The Black Box Approach to Preventing Medical Malpractice
These days we are using recording equipment and cameras more than ever before. Advanced technology coupled with lower cost and increased availability make cameras an excellent option for a variety of applications. From dash cams on police and emergency response vehicles, body cams on officers, traffic light cameras, security monitoring devices for homes and buildings and more – The list is endless! Our camera technology is widely praised and accepted, even as part of the law and order process. When it comes to medical care and procedures, a camera can be a useful tool to protect both patients and medical professionals. That begs the big question – why are cameras not allowed in the operating room or in hospitals and medical facilities?

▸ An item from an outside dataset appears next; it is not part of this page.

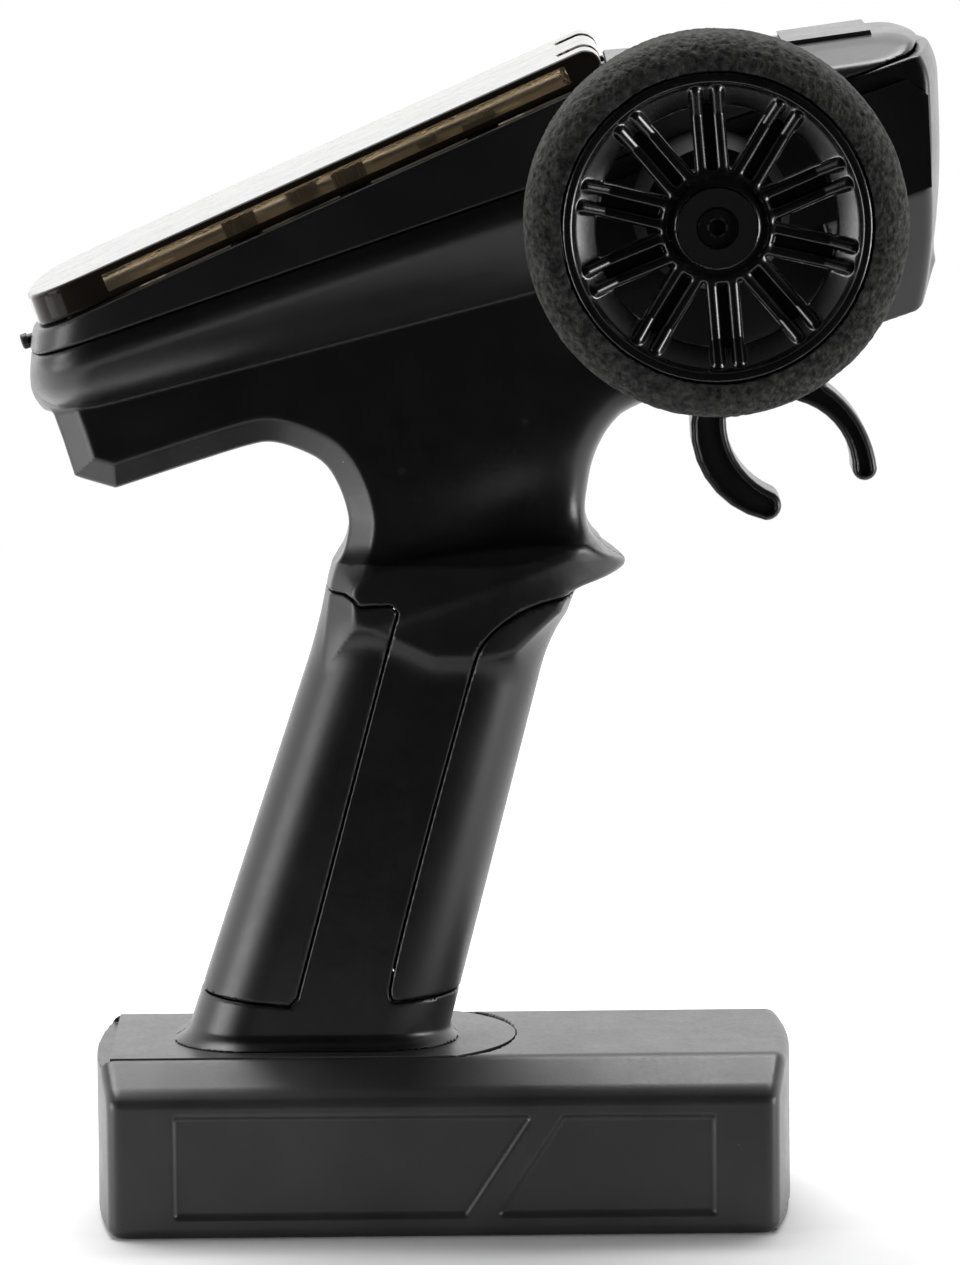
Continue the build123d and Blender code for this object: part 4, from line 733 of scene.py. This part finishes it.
def lid(x, y, z):
    """The smoked lid: a shallow tray with rounded rear corners, hinged at its front."""
    dx, dz = x - HINGE.x, z - HINGE.z
    back = -dx * math.cos(LID_SLOPE) - dz * math.sin(LID_SLOPE)
    up = dz * math.cos(LID_SLOPE) - dx * math.sin(LID_SLOPE)
    u = to_head(x, z)[0]
    wide = np.abs(y)
    rear = LID_REAR - LID_BOW * (1 - (wide / LID_HALF_WIDTH) ** 2) - u
    side = soft_max(wide - LID_HALF_WIDTH, rear, CORNER - 1)
    nose = np.hypot(np.minimum(back, 0), up) - LID_HALF
    outer = soft_max(side, np.maximum(np.abs(up) - LID_HALF, nose), 0.9)
    inner = np.maximum(np.maximum(side + LID_WALL, up - LID_INSIDE), LID_NOSE - back)
    notch = np.maximum(back, np.abs(up)) - NOTCH_REACH
    notch = np.maximum(np.abs(wide - LUG_OFFSET) - NOTCH_HALF, notch)
    return np.maximum(outer, -np.minimum(inner, notch))


lid_shape = surface(lid, (-82, -33, 170), (34, 33, 229), FINE)
piece("lid_cover", lid_shape, "lid", "smoked_plastic", ["lid"])

# ================================================================ wheel
WHEEL_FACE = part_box("wheel_tyre")[0].y / MM
WHEEL_WIDTH = (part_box("wheel_tyre")[1].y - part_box("wheel_tyre")[0].y) / MM
TYRE_RADIUS = (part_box("wheel_tyre")[1].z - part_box("wheel_tyre")[0].z) / MM / 2
RIM_RADIUS = (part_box("wheel_rim")[1].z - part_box("wheel_rim")[0].z) / MM / 2
SPOKES = 10
SPOKE_PHASE = math.radians(94.5)
OPENING_RADIUS = 22.0
DISH_DEPTH = 4.6
HUB_RADIUS = 10.6
RIB_RADIUS = 1.15
RIB_OFFSET = 1.95
BARREL_RADIUS = 26.3
BORE_RADIUS = 3.05
CAP_SEAT = (7.35, 3.4)
TYRE_FRONT_ROUND = 6
TYRE_BACK_ROUND = 5


def capsule(ends, a, b, c):
    """Distance in three directions from a line between two points of the first two."""
    (a0, b0), (a1, b1) = ends
    da, db = a1 - a0, b1 - b0
    share = np.clip(((a - a0) * da + (b - b0) * db) / (da * da + db * db), 0, 1)
    return np.sqrt((a - a0 - share * da) ** 2 + (b - b0 - share * db) ** 2 + c * c)


def rim(x, y, z):
    """Wheel rim: barrel, dished lip, hub, and ten spokes of two round ribs each."""
    px, pz, t = x - WHEEL.x, z - WHEEL.z, y - WHEEL_FACE
    r = np.hypot(px, pz)
    barrel = slab_between(r, BARREL_RADIUS, RIM_RADIUS - 0.02)
    barrel = soft_max(barrel, slab_between(t, 0.05, WHEEL_WIDTH), 0.9)
    dish = capsule(((26.6, 2.0), (OPENING_RADIUS + 0.9, DISH_DEPTH + 0.7)), r, t, 0) - 0.95
    skirt = soft_max(slab_between(r, OPENING_RADIUS, 24.2), slab_between(t, DISH_DEPTH, 9), 0.6)
    hub = soft_max(r - HUB_RADIUS, slab_between(t, 2.0, 14), 1.6)
    ring = np.hypot(r - 8.3, t - 1.6) - 1.15
    hub = soft_max(hub, -ring, 0.5)
    seat_radius, seat_depth = CAP_SEAT
    hub = np.maximum(hub, -np.maximum(r - seat_radius, t - seat_depth))
    step = math.tau / SPOKES
    turn = (np.arctan2(pz, px) - SPOKE_PHASE + step / 2) % step - step / 2
    along, across = r * np.cos(turn), np.abs(r * np.sin(turn))
    off = across - RIB_OFFSET
    bend = (20.6, DISH_DEPTH - 0.2)
    rib = np.minimum(
        capsule(((9.5, 3.4), bend), along, t, off), capsule((bend, (25.0, 2.2)), along, t, off)
    ) - RIB_RADIUS
    under = np.maximum(slab_between(t, DISH_DEPTH, 9), slab_between(along, 9.0, 23.0))
    web_plate = np.maximum(under, across - RIB_OFFSET - RIB_RADIUS + 0.15)
    web_plate = soft_max(web_plate, DISH_DEPTH + 0.9 - t, 0.3)
    spokes = soft_min(rib, np.maximum(under, np.abs(off) - RIB_RADIUS + 0.1), 0.4)
    shape = np.minimum(soft_min(barrel, dish, 0.8), skirt)
    shape = soft_min(soft_min(shape, hub, 0.5), np.minimum(spokes, web_plate), 0.5)
    return np.maximum(shape, BORE_RADIUS - r)


reach = RIM_RADIUS + 1
rim_low = (WHEEL.x - reach, WHEEL_FACE - 1, WHEEL.z - reach)
rim_high = (WHEEL.x + reach, WHEEL_FACE + WHEEL_WIDTH + 1, WHEEL.z + reach)
rim_shape = surface(rim, rim_low, rim_high, 0.36)
piece("rim", rim_shape, "wheel", "gloss_black", ["wheel_rim"])


def tyre_profile():
    """Points round the tyre's section: radius and distance from its outer face."""
    turn = np.linspace(0, math.pi / 2, 12)
    front, back = TYRE_FRONT_ROUND, TYRE_BACK_ROUND
    points = [(RIM_RADIUS + 0.1, WHEEL_WIDTH), (RIM_RADIUS + 0.1, 0)]
    points += [(TYRE_RADIUS - front + front * math.sin(a), front - front * math.cos(a)) for a in turn]
    points += [
        (TYRE_RADIUS - back + back * math.cos(a), WHEEL_WIDTH - back + back * math.sin(a))
        for a in turn
    ]
    return points


def tyre(step):
    """A foam ring whose surface is pitted by open cells."""
    chain = tyre_profile()
    chain.append(chain[0])
    chain = np.array(chain)
    lengths = np.r_[0, np.cumsum(np.linalg.norm(np.diff(chain, axis=0), axis=1))]
    rows = int(lengths[-1] / step)
    at = np.linspace(0, lengths[-1], rows, endpoint=False)
    section = np.stack([np.interp(at, lengths, chain[:, i]) for i in (0, 1)], 1)
    ahead = np.roll(section, -1, 0) - np.roll(section, 1, 0)
    outward = np.stack([ahead[:, 1], -ahead[:, 0]], 1)
    outward /= np.linalg.norm(outward, axis=1)[:, None]
    columns = int(math.tau * TYRE_RADIUS / step)
    angles = np.linspace(0, math.tau, columns, endpoint=False)

    def spin(profile):
        r, t = profile[None, :, 0], profile[None, :, 1]
        c, s = np.cos(angles)[:, None], np.sin(angles)[:, None]
        return np.stack([r * c, np.broadcast_to(t, (columns, rows)), r * s], -1).reshape(-1, 3)

    points, normals = spin(section), spin(outward)
    pits = np.array([pit(Vector(p)) for p in points])
    points -= normals * pits[:, None]
    points += np.array([WHEEL.x, WHEEL_FACE, WHEEL.z])
    grid = np.arange(len(points)).reshape(columns, rows)
    right, up = np.roll(grid, -1, 0), np.roll(grid, -1, 1)
    both = np.roll(right, -1, 1)
    quads = np.stack([grid, right, both, up], -1).reshape(-1, 4)
    return points, quads, None


def pit(place):
    """Depth of the foam's surface under its smooth shape: open cells and slow unevenness."""
    near = noise.voronoi(place / 1.05)[0][0]
    small = noise.voronoi(place / 0.55 + Vector((7, 3, 5)))[0][0]
    slow = noise.noise(place / 5.0)
    return 0.08 + 0.55 * max(0, 0.62 - near) + 0.25 * max(0, 0.6 - small) + 0.10 * (slow + 0.5)


tyre_piece = piece("foam_tyre", tyre(0.4), "wheel", "foam", ["wheel_tyre"])

# ================================================================ trigger
PIVOT = centre_of("trigger_shaft")
TRIGGER_HALF = 7.0
HUB_ROUND = 7.0
SHAFT_HOLE = 2.05
RECESS_EDGE = 1.15
RECESS_DEPTH = 0.9
TRIGGER_ARCS = [
    ((-12.4, -17.0), (-11.6, -34.6), (-0.1, -42.8)),
    ((-0.1, -42.8), (2.6, -41.4), (1.8, -37.6)),
    ((1.8, -37.6), (-5.2, -31.6), (-7.5, -23.2)),
    ((-7.5, -23.2), (-1.4, -17.4), (6.1, -19.9)),
    ((6.1, -19.9), (14.2, -25.6), (16.6, -33.5)),
    ((16.6, -33.5), (18.8, -35.3), (21.3, -33.1)),
    ((21.3, -33.1), (18.6, -24.6), (11.8, -17.1)),
]
TRIGGER = [(-6.5, -4.0), (-12.4, -17.0)]
for ends in TRIGGER_ARCS:
    TRIGGER += arc(*ends)
TRIGGER += [(11.8, -17.1), (6.5, -4.0)]


def trigger(x, y, z):
    """Ring trigger with rounded edges and a shallow recess in each side."""
    a, b, wide = x - PIVOT.x, z - PIVOT.z, np.abs(y)
    side = np.minimum(outline(TRIGGER, a, b), np.hypot(a, b) - HUB_ROUND)
    shape = soft_max(side, wide - TRIGGER_HALF, 1.4)
    recess = np.maximum(side + RECESS_EDGE, TRIGGER_HALF - RECESS_DEPTH - wide)
    shape = soft_max(shape, -recess, 0.4)
    return np.maximum(shape, SHAFT_HOLE - np.hypot(a, b))


trigger_low = (PIVOT.x - 15, -8, PIVOT.z - 45)
trigger_high = (PIVOT.x + 24, 8, PIVOT.z + 9)
trigger_shape = surface(trigger, trigger_low, trigger_high, 0.36)
piece("finger_trigger", trigger_shape, "trigger", "body_plastic", ["trigger"])

# ================================================================ base
BASE_BOW = 3.4
BASE_HALF_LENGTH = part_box("base_shell")[1].x / MM - BASE_BOW
BASE_HALF_WIDTH = 34.0
BASE_PROFILE = [(34.0, 0), (34.0, 26.3), (32.5, 28.1), (23.0, BASE_TOP), (0, BASE_TOP)]
BASE_WALL = 2.4
BASE_INNER_TOP = 29.9
PANEL_SLOPE = 1.1
PANEL_SINK = 0.6
DOOR_END = 2.9
DOOR_HALF = 31.6
DOOR_THICKNESS = 2.5
FOOT_HALF = 23.05
FOOT_FLOOR = 31.45
FOOT_ROUND_START = 2.5
LEAD_SLOT = (-33.5, -15.5)
LEAD_SLOT_HALF = 4.5
LEFT_PANEL = [(-50.6, 23.1), (15.8, 22.8), (3.8, 4.7), (-50.6, 4.7)]
RIGHT_PANEL = [(23.2, 22.8), (51.0, 22.6), (51.0, 4.7), (11.2, 4.7)]


def base_form(x, wide, z, inset):
    """The base's outer form at an inset."""
    sides = facets(BASE_PROFILE, wide + inset, z + inset, 0.7)
    ends = np.abs(x) - BASE_HALF_LENGTH - BASE_BOW * (1 - (wide / BASE_HALF_WIDTH) ** 2) + inset
    return soft_max(sides, ends, 2.6)


def base(x, y, z):
    """The battery base: bowed ends, sloping shoulders and shallow panels in its long sides."""
    wide = np.abs(y)
    outer = base_form(x, wide, z, 0)
    outer = soft_max(outer, (outer - z + 1.5) / math.sqrt(2), 0.4)
    outer = soft_max(outer, -z, 0.5)
    panels = np.minimum(outline(LEFT_PANEL, x, z), outline(RIGHT_PANEL, x, z)) - 1.0
    level = np.clip(-panels / PANEL_SLOPE, 0, 1)
    outer = outer + PANEL_SINK * level * level * (3 - 2 * level) * (wide > 30)
    inner = np.maximum(base_form(x, wide, z, BASE_WALL), z - BASE_INNER_TOP)
    door = np.maximum(np.maximum(DOOR_END - x, wide - DOOR_HALF), z - DOOR_THICKNESS)
    reach = np.maximum(x - FOOT_ROUND_START, 0)
    foot = np.maximum(np.hypot(reach * 2, wide) - FOOT_HALF, FOOT_FLOOR - z)
    lead = np.maximum(slab_between(x, *LEAD_SLOT), wide - LEAD_SLOT_HALF)
    return np.maximum(outer, -np.minimum(np.minimum(inner, door), np.minimum(foot, lead)))


base_low, base_high = (-68, -35, -1), (68, 35, 34.5)
base_shape = surface(base, base_low, base_high, 0.6)
piece("battery_base", base_shape, "chassis", "base_plastic", ["base_shell"])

As a legal professional with decades of experience representing clients against horrific medical malpractice claims, I can tell you with certainty that cameras in ORs and other hospital and medical facilities will be fought tooth and nail by the healthcare industry. From big insurance companies to big pharma, doctors and medical experts tasked with our care, cameras would blow the top off of the culture of secrecy in our medical industry.
The Impact of Cameras in the OR
If we look at an operating room for example, a camera and its subsequent recordings can be used for both monitoring surgical procedures and educational opportunities.
Monitoring would offer medical professionals and patients alike with protection. For doctors and medical staff, patients cannot accuse them of wrong doing so long as the recording is proven accurate and unaltered. For patients, proof of negligence would be irrefutable – Which is also arguably a benefit to the medical community as well, preventing dangerous individuals from providing care.
So why are cameras hotly opposed? Medical experts claim recording procedures would be a breach of doctor / patient confidentiality, and may create a potential for abuse, I personally think that both of these reasons are completely unsubstantiated!
From the privacy standpoint, recordings would be handled just as carefully as patient medical records and other personal information. From the abuse perspective; a potential increase in medical malpractice claims, simply boils down to the very basic principle that if you did nothing wrong, there is no case!
Recently, a few instances of medical malpractice has brought this issue to the forefront again, but to no avail. Theoretically, cameras in the operating room and in our healthcare facilities could reduce medical malpractice claims exponentially across the board!